Rows from a 3D modeling dataset ▸
==============================

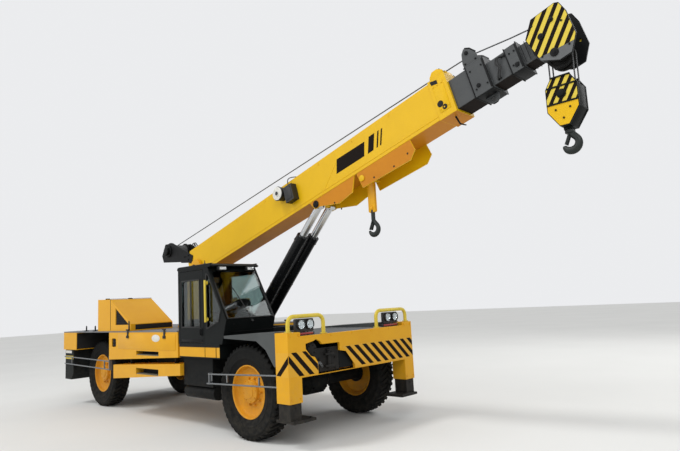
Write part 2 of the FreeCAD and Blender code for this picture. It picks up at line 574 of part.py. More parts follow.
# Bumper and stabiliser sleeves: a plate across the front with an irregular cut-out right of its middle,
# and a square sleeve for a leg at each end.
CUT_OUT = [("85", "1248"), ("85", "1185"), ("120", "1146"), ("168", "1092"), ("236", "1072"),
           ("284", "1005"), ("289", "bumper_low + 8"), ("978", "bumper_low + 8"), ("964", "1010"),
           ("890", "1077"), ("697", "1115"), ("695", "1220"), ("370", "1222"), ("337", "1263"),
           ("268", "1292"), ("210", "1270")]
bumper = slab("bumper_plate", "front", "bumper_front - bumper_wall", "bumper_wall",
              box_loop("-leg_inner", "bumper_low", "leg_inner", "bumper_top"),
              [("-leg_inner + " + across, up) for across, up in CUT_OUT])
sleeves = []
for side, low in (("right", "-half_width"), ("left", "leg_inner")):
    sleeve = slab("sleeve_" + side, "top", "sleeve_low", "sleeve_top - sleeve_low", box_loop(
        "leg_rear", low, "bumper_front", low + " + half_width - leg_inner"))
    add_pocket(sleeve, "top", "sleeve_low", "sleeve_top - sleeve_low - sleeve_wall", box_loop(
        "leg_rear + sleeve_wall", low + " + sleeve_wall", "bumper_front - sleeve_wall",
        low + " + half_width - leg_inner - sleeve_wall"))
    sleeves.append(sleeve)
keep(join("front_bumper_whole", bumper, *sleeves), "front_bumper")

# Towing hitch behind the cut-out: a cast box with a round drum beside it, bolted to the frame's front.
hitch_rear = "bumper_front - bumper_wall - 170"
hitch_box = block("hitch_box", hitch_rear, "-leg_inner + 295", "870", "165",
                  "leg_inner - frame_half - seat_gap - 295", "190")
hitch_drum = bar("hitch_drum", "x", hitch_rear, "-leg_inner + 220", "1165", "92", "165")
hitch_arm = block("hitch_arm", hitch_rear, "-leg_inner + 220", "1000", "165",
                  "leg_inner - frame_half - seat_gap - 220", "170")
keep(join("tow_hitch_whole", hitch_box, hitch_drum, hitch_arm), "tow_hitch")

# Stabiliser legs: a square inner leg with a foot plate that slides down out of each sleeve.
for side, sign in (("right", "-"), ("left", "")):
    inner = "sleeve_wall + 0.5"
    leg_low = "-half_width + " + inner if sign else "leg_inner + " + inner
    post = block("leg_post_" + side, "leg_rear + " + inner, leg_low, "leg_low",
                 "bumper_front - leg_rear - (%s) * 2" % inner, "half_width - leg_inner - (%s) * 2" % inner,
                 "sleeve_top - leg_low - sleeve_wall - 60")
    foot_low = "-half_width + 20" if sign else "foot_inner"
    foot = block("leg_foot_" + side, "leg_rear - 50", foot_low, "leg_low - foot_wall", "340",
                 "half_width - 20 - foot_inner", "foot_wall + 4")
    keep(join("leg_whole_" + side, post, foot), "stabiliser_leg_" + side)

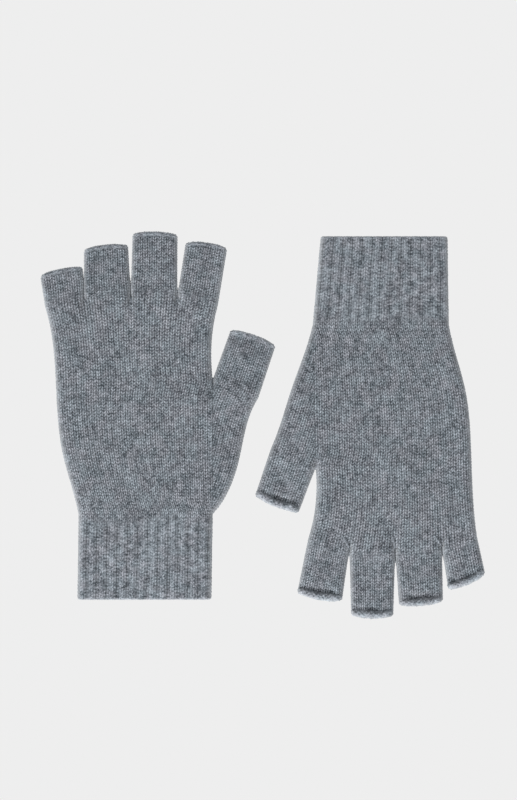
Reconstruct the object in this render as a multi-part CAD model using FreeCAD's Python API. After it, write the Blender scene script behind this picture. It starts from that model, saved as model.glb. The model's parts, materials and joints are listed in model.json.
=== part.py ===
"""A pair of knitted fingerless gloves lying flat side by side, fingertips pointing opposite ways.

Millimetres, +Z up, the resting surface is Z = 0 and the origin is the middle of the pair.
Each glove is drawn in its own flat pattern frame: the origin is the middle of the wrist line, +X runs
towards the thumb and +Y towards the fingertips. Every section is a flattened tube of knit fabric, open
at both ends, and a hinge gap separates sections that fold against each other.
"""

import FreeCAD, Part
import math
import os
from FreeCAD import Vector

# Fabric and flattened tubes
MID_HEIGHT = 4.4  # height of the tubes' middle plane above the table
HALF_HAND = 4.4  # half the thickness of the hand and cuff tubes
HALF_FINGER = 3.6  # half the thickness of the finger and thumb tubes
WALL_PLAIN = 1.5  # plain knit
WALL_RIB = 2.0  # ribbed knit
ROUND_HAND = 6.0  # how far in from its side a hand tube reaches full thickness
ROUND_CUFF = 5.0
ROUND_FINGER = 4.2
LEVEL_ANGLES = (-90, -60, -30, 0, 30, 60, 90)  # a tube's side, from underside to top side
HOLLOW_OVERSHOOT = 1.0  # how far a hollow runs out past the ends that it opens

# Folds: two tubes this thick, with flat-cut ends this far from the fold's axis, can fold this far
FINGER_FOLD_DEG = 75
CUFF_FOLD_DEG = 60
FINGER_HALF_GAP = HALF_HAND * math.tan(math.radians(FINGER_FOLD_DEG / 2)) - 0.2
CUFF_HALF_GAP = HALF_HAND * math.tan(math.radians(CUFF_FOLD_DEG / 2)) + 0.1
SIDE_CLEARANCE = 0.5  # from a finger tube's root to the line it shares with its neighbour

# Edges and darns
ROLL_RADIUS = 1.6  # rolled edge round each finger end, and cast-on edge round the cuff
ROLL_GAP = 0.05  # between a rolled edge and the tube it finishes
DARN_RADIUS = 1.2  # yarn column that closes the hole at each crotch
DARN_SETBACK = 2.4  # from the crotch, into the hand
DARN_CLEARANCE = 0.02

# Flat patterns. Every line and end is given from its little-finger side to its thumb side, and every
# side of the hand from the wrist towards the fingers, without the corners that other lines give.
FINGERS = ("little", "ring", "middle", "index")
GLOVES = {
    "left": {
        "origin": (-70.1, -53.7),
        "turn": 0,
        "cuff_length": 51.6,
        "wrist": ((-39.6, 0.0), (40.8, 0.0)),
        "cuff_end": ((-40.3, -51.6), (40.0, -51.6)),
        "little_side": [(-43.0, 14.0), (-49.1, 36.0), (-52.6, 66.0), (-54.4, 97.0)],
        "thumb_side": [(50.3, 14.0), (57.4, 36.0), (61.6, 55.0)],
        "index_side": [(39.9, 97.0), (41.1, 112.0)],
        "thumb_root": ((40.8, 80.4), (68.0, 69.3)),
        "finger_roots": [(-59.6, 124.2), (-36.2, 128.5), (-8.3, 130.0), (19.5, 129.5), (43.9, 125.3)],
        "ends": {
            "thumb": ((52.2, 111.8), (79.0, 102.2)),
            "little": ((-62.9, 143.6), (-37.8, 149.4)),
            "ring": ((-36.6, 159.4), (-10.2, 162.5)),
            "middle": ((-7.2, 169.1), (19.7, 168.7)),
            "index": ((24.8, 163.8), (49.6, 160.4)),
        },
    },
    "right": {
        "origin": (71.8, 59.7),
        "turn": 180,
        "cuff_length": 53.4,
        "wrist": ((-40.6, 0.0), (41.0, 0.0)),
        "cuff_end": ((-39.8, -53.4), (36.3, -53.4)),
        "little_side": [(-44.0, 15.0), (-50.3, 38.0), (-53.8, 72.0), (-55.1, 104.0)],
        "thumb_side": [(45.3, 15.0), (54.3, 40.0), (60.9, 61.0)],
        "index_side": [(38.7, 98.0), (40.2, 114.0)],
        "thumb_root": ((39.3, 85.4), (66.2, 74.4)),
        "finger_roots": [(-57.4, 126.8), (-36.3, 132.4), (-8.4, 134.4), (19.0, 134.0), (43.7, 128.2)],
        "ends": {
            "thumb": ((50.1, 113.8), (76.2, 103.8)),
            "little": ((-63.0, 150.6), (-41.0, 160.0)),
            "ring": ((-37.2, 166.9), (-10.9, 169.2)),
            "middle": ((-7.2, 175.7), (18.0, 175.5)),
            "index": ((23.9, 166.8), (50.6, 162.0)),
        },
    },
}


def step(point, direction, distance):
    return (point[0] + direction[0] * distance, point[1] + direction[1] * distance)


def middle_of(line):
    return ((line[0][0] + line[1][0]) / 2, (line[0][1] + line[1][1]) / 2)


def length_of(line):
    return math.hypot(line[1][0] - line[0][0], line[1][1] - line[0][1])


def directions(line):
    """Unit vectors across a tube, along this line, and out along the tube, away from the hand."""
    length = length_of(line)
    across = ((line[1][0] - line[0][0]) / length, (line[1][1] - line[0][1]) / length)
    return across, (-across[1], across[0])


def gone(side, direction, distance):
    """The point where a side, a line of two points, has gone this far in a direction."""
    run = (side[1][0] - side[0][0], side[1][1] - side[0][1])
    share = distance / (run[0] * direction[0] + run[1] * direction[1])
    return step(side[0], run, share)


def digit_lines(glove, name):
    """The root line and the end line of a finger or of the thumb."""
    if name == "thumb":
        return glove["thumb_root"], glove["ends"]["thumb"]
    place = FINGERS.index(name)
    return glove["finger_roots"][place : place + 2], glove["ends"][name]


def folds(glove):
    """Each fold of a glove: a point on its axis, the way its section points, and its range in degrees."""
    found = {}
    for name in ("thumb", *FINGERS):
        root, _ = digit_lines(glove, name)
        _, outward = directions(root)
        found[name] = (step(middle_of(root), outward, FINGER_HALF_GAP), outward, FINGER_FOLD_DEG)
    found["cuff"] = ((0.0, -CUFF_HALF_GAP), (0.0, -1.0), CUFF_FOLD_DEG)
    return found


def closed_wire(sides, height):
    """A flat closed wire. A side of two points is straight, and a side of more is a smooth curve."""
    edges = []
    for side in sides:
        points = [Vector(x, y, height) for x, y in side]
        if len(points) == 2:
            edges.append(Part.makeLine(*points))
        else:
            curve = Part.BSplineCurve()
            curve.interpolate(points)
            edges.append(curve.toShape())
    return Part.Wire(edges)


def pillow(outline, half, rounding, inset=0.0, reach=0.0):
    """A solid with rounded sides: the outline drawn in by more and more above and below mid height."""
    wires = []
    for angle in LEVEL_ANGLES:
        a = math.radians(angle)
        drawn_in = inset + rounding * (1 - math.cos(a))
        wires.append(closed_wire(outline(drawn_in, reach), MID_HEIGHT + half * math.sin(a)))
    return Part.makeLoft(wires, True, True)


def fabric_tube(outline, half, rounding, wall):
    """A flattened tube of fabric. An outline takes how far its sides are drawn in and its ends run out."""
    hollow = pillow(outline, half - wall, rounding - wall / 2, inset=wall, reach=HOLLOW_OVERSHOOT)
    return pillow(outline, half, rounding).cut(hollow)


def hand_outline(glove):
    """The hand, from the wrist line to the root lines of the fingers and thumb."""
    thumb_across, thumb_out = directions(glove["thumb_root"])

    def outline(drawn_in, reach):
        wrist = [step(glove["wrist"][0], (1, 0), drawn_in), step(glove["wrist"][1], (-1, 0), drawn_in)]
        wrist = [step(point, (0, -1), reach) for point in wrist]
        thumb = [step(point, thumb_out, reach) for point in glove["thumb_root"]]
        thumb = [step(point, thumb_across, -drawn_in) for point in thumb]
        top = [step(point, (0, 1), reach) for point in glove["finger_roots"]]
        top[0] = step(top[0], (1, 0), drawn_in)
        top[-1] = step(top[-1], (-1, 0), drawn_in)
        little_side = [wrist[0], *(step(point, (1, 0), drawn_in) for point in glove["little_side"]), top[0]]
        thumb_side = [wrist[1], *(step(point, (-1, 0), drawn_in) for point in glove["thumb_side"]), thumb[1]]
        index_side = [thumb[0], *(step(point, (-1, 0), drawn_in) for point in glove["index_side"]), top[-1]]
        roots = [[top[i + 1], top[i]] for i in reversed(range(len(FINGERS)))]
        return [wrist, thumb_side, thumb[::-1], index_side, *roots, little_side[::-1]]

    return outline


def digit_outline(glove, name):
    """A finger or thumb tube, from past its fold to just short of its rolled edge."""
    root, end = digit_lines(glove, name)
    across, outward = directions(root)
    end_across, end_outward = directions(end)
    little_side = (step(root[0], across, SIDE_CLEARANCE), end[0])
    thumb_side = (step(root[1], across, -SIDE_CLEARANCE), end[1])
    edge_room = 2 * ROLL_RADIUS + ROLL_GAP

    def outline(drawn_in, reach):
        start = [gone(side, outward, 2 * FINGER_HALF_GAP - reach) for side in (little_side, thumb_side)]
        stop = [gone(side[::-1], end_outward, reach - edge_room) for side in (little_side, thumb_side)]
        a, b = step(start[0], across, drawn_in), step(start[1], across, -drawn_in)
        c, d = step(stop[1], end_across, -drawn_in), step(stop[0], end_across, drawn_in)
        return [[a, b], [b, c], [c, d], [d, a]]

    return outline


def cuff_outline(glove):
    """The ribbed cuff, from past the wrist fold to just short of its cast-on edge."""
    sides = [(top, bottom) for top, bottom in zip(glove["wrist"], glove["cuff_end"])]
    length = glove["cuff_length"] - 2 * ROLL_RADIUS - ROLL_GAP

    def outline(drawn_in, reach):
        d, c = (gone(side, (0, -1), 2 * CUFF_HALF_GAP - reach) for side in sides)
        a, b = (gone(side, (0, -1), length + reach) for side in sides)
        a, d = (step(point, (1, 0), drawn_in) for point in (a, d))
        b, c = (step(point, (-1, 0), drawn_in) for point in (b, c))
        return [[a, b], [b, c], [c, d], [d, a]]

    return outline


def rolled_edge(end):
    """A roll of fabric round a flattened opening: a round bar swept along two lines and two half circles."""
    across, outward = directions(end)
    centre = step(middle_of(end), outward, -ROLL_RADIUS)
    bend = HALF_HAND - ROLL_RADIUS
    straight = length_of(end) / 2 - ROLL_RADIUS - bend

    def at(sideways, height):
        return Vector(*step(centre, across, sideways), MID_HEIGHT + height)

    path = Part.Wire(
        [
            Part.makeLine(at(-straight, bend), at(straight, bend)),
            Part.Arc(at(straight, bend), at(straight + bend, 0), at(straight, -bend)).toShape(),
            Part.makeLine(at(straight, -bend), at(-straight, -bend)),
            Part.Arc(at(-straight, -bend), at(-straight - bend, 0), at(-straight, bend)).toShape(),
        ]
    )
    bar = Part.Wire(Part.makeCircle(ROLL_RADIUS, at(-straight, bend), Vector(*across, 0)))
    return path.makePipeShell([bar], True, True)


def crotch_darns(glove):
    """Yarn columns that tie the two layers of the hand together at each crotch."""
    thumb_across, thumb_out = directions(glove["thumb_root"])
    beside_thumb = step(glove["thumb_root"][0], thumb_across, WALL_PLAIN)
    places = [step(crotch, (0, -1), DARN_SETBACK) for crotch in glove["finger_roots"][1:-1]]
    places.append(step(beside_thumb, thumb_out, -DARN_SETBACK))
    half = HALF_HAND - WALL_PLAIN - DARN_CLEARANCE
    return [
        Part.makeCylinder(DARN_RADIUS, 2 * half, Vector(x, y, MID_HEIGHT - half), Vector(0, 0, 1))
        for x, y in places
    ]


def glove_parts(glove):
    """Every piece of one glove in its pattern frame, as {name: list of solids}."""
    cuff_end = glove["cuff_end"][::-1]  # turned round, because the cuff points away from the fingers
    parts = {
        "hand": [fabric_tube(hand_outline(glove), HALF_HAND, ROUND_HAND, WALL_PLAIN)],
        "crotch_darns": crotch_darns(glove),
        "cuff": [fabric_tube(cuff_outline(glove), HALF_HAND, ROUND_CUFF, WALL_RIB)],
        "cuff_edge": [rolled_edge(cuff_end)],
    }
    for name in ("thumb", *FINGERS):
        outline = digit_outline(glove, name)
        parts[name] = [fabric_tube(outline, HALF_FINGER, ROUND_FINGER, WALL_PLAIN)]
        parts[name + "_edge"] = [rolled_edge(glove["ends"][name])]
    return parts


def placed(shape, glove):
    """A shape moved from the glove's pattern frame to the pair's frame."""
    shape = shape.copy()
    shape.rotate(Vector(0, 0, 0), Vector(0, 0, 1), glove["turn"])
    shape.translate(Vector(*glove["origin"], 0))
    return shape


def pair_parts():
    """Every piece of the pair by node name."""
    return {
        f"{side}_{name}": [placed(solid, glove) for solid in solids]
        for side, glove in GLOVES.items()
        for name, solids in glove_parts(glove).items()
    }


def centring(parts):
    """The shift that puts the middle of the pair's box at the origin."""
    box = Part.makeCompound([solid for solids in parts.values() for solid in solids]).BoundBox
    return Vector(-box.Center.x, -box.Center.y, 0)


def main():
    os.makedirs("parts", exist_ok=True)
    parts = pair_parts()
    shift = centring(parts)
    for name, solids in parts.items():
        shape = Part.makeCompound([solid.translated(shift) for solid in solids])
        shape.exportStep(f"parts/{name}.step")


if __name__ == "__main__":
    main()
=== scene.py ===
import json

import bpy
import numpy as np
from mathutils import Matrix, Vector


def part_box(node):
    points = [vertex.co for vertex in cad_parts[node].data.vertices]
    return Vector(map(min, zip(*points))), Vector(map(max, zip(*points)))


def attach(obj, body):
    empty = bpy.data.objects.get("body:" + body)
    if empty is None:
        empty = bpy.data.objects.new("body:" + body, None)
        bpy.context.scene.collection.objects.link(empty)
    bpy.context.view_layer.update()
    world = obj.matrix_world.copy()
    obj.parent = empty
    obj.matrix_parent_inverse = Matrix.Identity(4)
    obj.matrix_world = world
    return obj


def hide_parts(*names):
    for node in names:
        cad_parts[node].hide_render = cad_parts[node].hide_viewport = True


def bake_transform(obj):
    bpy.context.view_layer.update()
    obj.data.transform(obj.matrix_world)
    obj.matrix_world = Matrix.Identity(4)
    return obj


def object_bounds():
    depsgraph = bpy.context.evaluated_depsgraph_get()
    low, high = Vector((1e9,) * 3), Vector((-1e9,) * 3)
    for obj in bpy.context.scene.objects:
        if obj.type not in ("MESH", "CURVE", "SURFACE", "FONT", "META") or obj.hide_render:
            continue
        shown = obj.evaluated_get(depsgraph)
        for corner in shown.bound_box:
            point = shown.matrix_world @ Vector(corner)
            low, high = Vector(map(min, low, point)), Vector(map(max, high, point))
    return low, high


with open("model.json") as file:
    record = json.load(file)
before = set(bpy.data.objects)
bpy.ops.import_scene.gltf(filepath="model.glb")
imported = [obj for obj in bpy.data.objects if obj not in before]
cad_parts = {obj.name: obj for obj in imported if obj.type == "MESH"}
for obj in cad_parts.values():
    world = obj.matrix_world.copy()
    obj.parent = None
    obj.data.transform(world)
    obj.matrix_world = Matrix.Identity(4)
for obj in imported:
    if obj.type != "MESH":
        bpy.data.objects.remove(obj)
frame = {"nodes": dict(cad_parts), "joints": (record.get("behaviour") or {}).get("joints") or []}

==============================

Output exactly the lines of the material above from the one containing "parts = pair_parts()" up to and including the one containing "point = shown.matrix_world".

    parts = pair_parts()
    shift = centring(parts)
    for name, solids in parts.items():
        shape = Part.makeCompound([solid.translated(shift) for solid in solids])
        shape.exportStep(f"parts/{name}.step")


if __name__ == "__main__":
    main()
=== scene.py ===
import json

import bpy
import numpy as np
from mathutils import Matrix, Vector


def part_box(node):
    points = [vertex.co for vertex in cad_parts[node].data.vertices]
    return Vector(map(min, zip(*points))), Vector(map(max, zip(*points)))


def attach(obj, body):
    empty = bpy.data.objects.get("body:" + body)
    if empty is None:
        empty = bpy.data.objects.new("body:" + body, None)
        bpy.context.scene.collection.objects.link(empty)
    bpy.context.view_layer.update()
    world = obj.matrix_world.copy()
    obj.parent = empty
    obj.matrix_parent_inverse = Matrix.Identity(4)
    obj.matrix_world = world
    return obj


def hide_parts(*names):
    for node in names:
        cad_parts[node].hide_render = cad_parts[node].hide_viewport = True


def bake_transform(obj):
    bpy.context.view_layer.update()
    obj.data.transform(obj.matrix_world)
    obj.matrix_world = Matrix.Identity(4)
    return obj


def object_bounds():
    depsgraph = bpy.context.evaluated_depsgraph_get()
    low, high = Vector((1e9,) * 3), Vector((-1e9,) * 3)
    for obj in bpy.context.scene.objects:
        if obj.type not in ("MESH", "CURVE", "SURFACE", "FONT", "META") or obj.hide_render:
            continue
        shown = obj.evaluated_get(depsgraph)
        for corner in shown.bound_box:
            point = shown.matrix_world @ Vector(corner)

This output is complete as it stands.